Harking back to the Stax and Motown era that he loves, Morrison decided to take the recording process back-to-basics by putting the focus entirely upon the performances. Blending the sheer emotion of his experiences with a new-found maturity, his vocals have never sounded better. Meanwhile his band hit that life-affirming sweet spot between rambunctious energy and tight musicianship.
For the first time in his career, Morrison made the record with one producer, which infuses it with a cohesiveness that’s a hallmark of all of the classic albums. British Grove Studios in London provided the perfect location through its balance between vintage equipment and modern technology. The core of the album was recorded within a week, before a second was spent added the finishing touches – overdubs, backing vocals and horns.
In keeping with his enthusiasm for making a set of contemporary soul, Morrison enlisted Joss Stone to bring the conversational confessional of opening anthem ‘My Love Goes On’ to life. His thinking was simple – he wanted to celebrate the music he loved by collaborating with a like-minded artist who also possesses a world class vocal gift.
After a rollercoaster of emotions, the album signs off in uplifting style with the closing ballad ‘Until The Stars Go Out’. Morrison penned the song to support his eldest daughter when she was bullied in school. “I wanted to write a song to say that things aren’t always easy and there’ll be times where it’s tough. I know what it’s like because I’ve been through that stuff myself. It was important for me as a dad to say, I’ll be there for you when things go wrong, because I never had that.”
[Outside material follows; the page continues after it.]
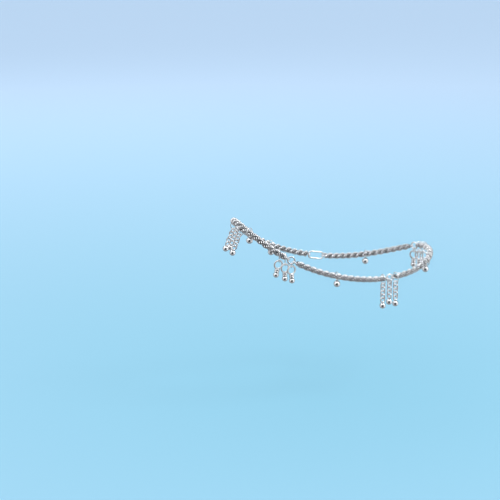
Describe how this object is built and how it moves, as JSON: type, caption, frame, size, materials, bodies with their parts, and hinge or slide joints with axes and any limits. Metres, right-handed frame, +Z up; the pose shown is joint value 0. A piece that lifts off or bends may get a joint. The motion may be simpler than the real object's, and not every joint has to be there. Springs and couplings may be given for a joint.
{
  "type": "payal anklet",
  "caption": "Silver payal anklet: a rope chain loop shaped as worn round an ankle, with ball drops, ring drops and chain tassels hanging from it.",
  "frame": {"origin": "middle of the ankle opening, at the level of the loop's middle height, where the ankle holds the anklet", "axes": "+X from the instep to the heel, -Y to the outer side of the foot, +Z up the leg"},
  "size_m": [0.1062, 0.0541, 0.0453],
  "materials": {
    "chain_silver": "bright silver chain, darker between its links",
    "polished_silver": "polished silver"
  },
  "bodies": {
    "root": {"rope_length_1": "chain_silver", "rope_length_2": "chain_silver", "rope_length_3": "chain_silver", "rope_length_4": "chain_silver", "rope_length_5": "chain_silver", "tassel_1_side_strand_1": "chain_silver", "tassel_1_side_strand_2": "chain_silver", "tassel_1_middle_strand": "chain_silver", "tassel_2_side_strand_1": "chain_silver", "tassel_2_side_strand_2": "chain_silver", "tassel_2_middle_strand": "chain_silver", "joining_ring_1": "polished_silver", "joining_ring_2": "polished_silver", "joining_ring_3": "polished_silver", "joining_ring_4": "polished_silver", "clasp": "polished_silver", "ball_drop_1": "polished_silver", "ball_drop_2": "polished_silver", "ball_drop_3": "polished_silver", "ball_drop_4": "polished_silver", "ball_drop_5": "polished_silver", "ring_cluster_1_bail_1": "polished_silver", "ring_cluster_1_drop_1": "polished_silver", "ring_cluster_1_bail_2": "polished_silver", "ring_cluster_1_drop_2": "polished_silver", "ring_cluster_1_bail_3": "polished_silver", "ring_cluster_1_drop_3": "polished_silver", "ring_cluster_2_bail_1": "polished_silver", "ring_cluster_2_drop_1": "polished_silver", "ring_cluster_2_bail_2": "polished_silver", "ring_cluster_2_drop_2": "polished_silver", "ring_cluster_2_bail_3": "polished_silver", "ring_cluster_2_drop_3": "polished_silver", "tassel_1_bail_1": "polished_silver", "tassel_1_bail_2": "polished_silver", "tassel_2_bail_1": "polished_silver", "tassel_2_bail_2": "polished_silver"}
  },
  "joints": []
}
Despite all his accomplishments, James Morrison still has the hunger for more. “I feel like I have to prove myself and to keep getting better,” he concludes. “I don’t think that’ll ever end. So many things have come together – my family, the music sounding the way I want it to, and having the freedom that I’ve always wanted. The stars have aligned and this album has given me a new lease of life.”